Problem requirements:
Repeat exactly the lines from the one containing "by a distance." through the one containing "cad_parts[node].hide_render = cad_parts[node].hide_viewport", both lines included, please, without any other lines.

Input material:
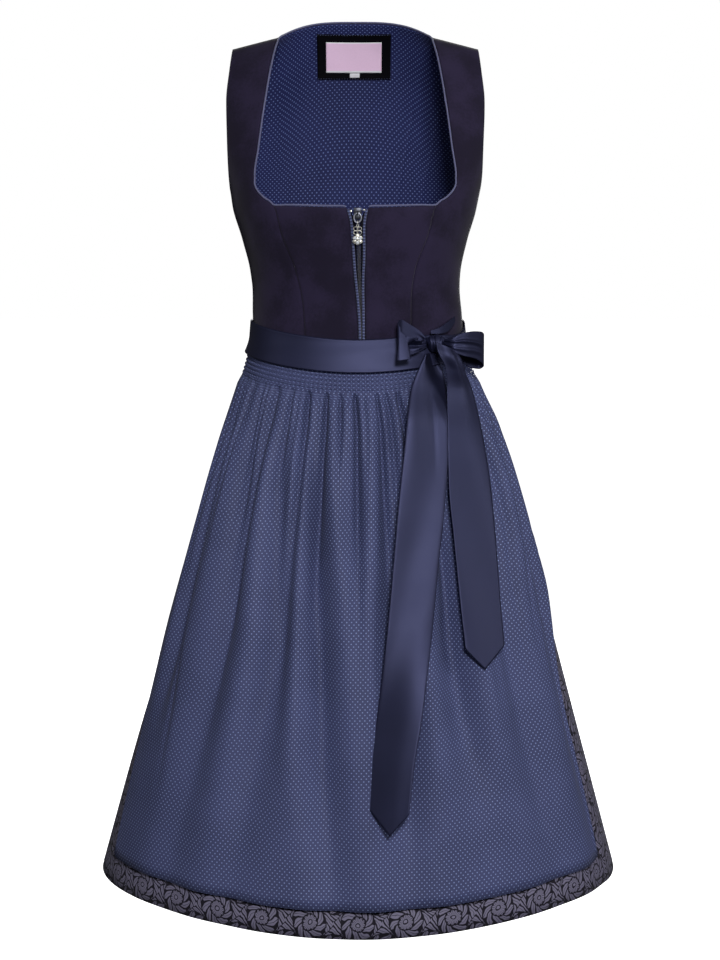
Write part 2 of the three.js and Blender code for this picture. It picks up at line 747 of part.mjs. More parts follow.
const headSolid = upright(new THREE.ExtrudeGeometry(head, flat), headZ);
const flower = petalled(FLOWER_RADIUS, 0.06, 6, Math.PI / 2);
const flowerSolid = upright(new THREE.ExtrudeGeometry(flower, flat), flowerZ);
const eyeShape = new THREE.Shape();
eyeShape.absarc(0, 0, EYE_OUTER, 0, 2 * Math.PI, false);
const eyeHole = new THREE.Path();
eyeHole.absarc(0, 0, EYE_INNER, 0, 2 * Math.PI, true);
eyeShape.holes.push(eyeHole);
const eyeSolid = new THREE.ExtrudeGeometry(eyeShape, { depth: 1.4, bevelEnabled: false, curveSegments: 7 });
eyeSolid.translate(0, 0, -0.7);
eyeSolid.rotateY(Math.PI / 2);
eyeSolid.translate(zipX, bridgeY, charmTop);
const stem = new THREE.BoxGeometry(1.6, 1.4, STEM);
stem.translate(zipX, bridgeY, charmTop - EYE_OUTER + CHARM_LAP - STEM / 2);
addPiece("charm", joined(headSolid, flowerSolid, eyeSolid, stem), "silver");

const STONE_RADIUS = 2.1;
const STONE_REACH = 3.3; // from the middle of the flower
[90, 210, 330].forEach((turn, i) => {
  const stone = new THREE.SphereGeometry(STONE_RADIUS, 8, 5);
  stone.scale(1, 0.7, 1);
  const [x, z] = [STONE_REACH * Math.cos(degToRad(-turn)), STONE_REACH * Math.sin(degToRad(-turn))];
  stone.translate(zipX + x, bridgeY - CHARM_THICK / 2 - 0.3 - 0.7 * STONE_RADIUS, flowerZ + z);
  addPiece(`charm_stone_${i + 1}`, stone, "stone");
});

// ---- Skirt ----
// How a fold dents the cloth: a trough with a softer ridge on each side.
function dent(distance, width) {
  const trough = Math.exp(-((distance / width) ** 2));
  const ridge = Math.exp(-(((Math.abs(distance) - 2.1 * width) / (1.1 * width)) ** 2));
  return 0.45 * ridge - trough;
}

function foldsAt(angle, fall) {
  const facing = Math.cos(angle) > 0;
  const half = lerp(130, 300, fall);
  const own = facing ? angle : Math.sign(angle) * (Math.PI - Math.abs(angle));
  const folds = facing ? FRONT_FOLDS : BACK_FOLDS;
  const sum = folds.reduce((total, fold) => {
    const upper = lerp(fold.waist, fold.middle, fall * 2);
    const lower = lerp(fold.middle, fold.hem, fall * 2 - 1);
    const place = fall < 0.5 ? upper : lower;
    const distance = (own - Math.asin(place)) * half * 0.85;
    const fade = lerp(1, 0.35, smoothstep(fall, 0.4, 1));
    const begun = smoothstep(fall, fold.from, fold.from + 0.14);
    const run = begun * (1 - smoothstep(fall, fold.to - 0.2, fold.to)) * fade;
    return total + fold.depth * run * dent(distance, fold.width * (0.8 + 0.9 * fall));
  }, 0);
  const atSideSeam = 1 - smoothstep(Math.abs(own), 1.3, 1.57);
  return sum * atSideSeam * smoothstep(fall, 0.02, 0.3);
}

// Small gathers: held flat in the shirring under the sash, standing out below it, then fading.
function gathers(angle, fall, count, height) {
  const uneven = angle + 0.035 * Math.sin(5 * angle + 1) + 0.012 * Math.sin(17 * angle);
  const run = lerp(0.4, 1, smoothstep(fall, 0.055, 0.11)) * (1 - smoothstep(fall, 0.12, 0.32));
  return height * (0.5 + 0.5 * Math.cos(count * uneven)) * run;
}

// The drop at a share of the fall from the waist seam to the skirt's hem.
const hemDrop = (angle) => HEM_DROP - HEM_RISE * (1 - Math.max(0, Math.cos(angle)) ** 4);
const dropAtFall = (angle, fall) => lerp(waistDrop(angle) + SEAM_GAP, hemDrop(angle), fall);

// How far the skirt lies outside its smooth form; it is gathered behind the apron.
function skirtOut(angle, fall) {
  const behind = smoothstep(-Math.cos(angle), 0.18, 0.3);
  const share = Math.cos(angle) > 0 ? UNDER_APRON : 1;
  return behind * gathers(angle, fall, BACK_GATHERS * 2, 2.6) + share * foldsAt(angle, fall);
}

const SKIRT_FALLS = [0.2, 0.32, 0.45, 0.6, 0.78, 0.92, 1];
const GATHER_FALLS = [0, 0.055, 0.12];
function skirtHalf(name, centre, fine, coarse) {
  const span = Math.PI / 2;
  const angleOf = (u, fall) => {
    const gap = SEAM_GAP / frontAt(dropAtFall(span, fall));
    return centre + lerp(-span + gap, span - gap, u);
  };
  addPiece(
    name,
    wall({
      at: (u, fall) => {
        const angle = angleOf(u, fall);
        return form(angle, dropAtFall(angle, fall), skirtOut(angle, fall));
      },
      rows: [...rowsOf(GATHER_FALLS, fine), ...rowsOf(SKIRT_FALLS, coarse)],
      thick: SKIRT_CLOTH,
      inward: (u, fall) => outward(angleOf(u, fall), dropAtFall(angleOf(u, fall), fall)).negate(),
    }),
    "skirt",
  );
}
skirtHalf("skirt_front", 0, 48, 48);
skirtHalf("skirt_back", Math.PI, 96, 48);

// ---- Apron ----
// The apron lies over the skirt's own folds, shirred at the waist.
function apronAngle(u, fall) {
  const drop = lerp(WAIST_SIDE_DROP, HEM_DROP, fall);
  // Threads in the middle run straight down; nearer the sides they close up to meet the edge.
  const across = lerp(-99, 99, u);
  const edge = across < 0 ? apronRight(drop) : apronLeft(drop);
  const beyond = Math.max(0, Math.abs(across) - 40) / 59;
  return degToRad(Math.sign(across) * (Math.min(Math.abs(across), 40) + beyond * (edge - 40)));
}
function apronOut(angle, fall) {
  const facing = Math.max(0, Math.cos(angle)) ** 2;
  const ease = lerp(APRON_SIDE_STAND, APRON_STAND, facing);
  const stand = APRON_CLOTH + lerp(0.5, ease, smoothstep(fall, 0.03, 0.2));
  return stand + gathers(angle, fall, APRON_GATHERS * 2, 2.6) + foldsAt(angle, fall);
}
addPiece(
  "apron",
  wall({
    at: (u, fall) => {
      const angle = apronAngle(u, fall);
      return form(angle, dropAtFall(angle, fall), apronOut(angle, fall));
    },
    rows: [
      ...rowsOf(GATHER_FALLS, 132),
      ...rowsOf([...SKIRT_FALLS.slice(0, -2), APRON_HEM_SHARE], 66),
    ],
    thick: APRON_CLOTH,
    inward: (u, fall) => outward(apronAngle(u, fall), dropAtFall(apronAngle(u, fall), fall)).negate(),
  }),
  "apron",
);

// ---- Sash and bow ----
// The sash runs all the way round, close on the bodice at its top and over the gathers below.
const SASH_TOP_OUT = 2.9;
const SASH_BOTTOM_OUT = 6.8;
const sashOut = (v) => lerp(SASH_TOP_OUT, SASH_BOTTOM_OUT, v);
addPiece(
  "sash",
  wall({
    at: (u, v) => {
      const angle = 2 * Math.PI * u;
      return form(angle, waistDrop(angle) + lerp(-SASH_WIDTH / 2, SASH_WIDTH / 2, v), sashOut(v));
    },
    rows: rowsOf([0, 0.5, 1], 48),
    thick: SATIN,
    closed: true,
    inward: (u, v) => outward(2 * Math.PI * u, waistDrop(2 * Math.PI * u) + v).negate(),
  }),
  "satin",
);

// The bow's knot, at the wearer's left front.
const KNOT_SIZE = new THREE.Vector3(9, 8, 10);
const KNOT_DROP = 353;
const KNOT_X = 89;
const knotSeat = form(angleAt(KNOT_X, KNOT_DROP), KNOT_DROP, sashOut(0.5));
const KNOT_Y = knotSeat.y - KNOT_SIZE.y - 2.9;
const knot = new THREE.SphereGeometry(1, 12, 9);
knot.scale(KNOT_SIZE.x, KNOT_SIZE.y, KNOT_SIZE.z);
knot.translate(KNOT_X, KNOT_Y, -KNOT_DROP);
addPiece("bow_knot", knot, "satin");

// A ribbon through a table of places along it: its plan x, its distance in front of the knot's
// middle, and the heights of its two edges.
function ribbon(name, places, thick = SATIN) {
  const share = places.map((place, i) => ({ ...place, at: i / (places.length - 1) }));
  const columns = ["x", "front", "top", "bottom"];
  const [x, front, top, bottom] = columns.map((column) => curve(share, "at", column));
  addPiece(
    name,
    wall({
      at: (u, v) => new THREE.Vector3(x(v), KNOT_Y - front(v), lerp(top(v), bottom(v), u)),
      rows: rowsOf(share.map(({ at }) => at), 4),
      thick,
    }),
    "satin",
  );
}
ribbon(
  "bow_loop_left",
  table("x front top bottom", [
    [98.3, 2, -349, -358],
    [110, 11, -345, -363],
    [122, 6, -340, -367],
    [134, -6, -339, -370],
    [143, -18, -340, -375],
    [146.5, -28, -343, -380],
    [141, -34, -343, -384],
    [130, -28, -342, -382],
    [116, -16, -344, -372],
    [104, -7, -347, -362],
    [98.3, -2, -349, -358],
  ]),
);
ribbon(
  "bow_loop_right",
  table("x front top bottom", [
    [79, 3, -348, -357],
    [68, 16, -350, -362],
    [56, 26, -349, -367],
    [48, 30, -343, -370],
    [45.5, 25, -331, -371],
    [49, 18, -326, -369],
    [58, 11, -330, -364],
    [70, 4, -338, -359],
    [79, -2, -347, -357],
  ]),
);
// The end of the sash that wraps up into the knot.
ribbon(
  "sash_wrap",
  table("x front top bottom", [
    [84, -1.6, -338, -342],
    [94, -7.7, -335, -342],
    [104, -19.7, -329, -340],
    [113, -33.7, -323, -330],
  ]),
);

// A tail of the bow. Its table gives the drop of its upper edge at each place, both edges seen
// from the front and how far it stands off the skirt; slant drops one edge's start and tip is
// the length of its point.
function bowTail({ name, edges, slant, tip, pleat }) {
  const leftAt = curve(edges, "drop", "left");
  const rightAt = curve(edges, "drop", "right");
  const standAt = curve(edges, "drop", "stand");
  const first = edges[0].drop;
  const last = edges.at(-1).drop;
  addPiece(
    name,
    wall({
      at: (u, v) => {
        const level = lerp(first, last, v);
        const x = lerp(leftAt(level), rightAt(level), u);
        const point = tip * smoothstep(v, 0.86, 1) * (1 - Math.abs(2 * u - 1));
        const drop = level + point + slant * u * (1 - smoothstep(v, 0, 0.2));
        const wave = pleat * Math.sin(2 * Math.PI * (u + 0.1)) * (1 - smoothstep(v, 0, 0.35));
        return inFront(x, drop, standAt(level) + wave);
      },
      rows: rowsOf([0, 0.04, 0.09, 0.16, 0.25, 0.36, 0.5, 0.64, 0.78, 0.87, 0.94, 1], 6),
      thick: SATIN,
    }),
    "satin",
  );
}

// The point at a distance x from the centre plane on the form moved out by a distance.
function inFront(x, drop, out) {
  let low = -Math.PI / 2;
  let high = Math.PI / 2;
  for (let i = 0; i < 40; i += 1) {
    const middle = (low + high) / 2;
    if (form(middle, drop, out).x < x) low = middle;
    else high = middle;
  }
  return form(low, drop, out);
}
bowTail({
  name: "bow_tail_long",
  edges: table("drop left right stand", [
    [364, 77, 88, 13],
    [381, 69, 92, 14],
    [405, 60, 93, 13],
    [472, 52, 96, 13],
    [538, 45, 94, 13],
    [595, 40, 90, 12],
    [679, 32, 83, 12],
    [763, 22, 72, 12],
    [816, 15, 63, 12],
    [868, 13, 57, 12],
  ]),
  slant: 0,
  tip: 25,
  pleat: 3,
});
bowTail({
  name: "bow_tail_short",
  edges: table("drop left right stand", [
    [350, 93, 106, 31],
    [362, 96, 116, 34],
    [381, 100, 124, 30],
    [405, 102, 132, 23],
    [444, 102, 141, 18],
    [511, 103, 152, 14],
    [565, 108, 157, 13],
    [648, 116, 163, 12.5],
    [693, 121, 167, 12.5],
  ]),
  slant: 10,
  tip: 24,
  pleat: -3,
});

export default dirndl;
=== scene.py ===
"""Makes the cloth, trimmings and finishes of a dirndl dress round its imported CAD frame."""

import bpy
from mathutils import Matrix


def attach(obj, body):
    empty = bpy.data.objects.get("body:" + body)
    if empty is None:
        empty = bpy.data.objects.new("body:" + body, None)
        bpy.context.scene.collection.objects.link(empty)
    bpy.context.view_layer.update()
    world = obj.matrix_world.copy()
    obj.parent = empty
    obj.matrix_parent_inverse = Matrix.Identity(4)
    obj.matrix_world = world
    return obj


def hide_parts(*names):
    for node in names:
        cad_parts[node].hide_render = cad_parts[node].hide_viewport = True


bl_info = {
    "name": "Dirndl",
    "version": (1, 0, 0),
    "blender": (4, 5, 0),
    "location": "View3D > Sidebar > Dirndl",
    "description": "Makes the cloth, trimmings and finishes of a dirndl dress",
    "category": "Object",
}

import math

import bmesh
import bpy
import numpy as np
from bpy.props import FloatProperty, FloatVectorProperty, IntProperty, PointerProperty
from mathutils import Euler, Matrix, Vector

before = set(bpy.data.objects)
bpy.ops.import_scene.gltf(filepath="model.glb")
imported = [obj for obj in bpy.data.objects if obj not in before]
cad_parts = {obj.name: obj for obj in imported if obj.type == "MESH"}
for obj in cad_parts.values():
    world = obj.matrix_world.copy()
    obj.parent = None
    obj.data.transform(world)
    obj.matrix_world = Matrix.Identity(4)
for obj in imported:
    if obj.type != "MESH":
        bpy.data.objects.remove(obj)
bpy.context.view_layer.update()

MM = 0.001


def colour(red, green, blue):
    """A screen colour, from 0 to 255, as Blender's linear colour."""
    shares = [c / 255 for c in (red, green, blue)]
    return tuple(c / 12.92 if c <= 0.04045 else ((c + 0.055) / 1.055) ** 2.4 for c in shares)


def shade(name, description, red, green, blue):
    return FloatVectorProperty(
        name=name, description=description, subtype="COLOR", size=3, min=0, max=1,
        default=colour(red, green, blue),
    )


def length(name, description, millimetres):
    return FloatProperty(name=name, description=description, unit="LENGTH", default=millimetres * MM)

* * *

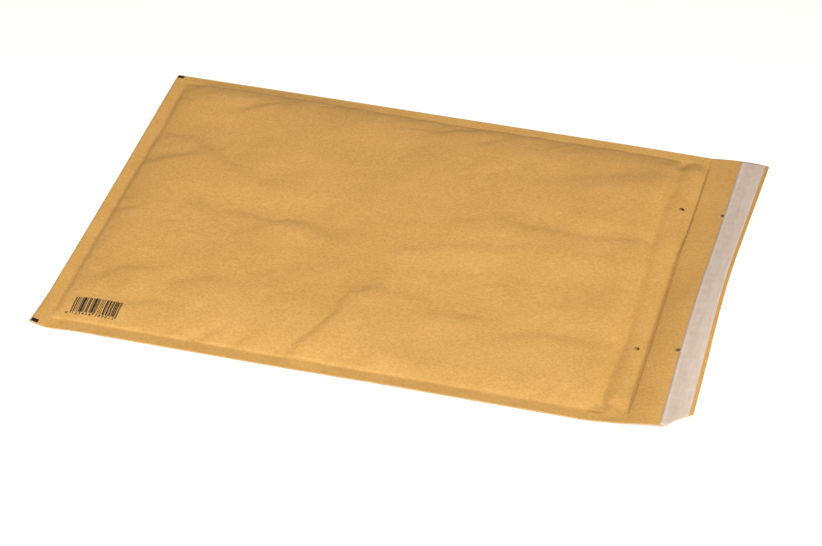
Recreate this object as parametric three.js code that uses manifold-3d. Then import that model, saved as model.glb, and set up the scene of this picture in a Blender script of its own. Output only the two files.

==

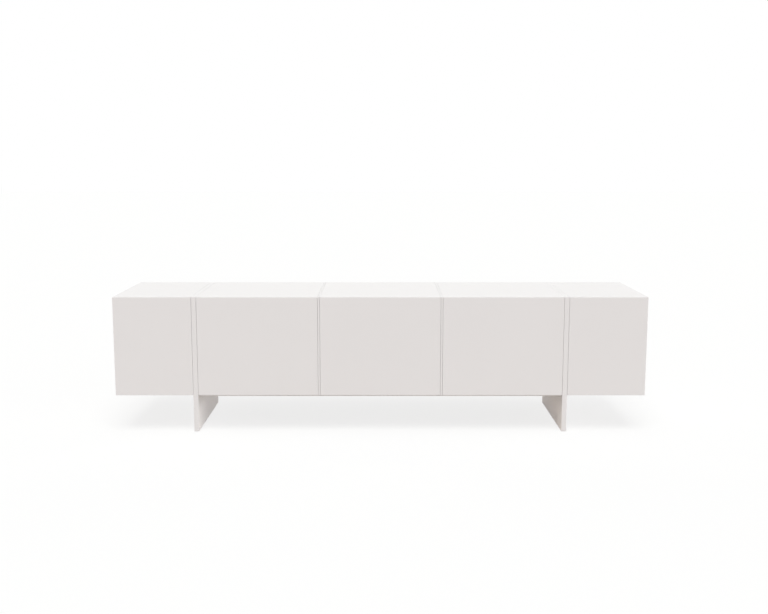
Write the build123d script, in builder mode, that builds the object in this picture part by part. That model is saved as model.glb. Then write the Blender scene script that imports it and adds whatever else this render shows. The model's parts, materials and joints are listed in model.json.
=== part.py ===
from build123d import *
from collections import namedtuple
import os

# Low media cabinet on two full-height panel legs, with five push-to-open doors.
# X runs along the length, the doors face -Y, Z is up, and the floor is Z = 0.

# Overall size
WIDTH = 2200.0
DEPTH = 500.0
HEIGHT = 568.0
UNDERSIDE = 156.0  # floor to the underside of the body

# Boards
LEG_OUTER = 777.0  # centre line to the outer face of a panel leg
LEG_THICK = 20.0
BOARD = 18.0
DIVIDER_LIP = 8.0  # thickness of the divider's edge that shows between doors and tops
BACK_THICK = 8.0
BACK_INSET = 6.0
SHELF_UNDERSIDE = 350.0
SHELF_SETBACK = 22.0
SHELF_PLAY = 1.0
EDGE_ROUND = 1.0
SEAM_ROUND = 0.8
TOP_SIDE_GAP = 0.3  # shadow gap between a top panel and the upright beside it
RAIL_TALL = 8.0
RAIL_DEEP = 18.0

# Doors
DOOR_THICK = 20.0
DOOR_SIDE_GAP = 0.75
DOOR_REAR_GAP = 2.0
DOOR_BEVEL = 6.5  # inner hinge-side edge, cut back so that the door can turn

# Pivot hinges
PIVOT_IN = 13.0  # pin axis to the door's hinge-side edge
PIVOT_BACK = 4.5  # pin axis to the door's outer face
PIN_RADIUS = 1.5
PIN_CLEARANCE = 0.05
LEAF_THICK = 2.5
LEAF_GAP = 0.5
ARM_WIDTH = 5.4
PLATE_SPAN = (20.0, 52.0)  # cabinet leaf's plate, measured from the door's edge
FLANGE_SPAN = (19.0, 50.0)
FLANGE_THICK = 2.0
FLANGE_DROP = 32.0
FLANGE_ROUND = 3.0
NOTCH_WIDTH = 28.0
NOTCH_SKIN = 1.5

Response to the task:
// The point at a distance x from the centre plane on the form moved out by a distance.
function inFront(x, drop, out) {
  let low = -Math.PI / 2;
  let high = Math.PI / 2;
  for (let i = 0; i < 40; i += 1) {
    const middle = (low + high) / 2;
    if (form(middle, drop, out).x < x) low = middle;
    else high = middle;
  }
  return form(low, drop, out);
}
bowTail({
  name: "bow_tail_long",
  edges: table("drop left right stand", [
    [364, 77, 88, 13],
    [381, 69, 92, 14],
    [405, 60, 93, 13],
    [472, 52, 96, 13],
    [538, 45, 94, 13],
    [595, 40, 90, 12],
    [679, 32, 83, 12],
    [763, 22, 72, 12],
    [816, 15, 63, 12],
    [868, 13, 57, 12],
  ]),
  slant: 0,
  tip: 25,
  pleat: 3,
});
bowTail({
  name: "bow_tail_short",
  edges: table("drop left right stand", [
    [350, 93, 106, 31],
    [362, 96, 116, 34],
    [381, 100, 124, 30],
    [405, 102, 132, 23],
    [444, 102, 141, 18],
    [511, 103, 152, 14],
    [565, 108, 157, 13],
    [648, 116, 163, 12.5],
    [693, 121, 167, 12.5],
  ]),
  slant: 10,
  tip: 24,
  pleat: -3,
});

export default dirndl;
=== scene.py ===
"""Makes the cloth, trimmings and finishes of a dirndl dress round its imported CAD frame."""

import bpy
from mathutils import Matrix


def attach(obj, body):
    empty = bpy.data.objects.get("body:" + body)
    if empty is None:
        empty = bpy.data.objects.new("body:" + body, None)
        bpy.context.scene.collection.objects.link(empty)
    bpy.context.view_layer.update()
    world = obj.matrix_world.copy()
    obj.parent = empty
    obj.matrix_parent_inverse = Matrix.Identity(4)
    obj.matrix_world = world
    return obj


def hide_parts(*names):
    for node in names:
        cad_parts[node].hide_render = cad_parts[node].hide_viewport = True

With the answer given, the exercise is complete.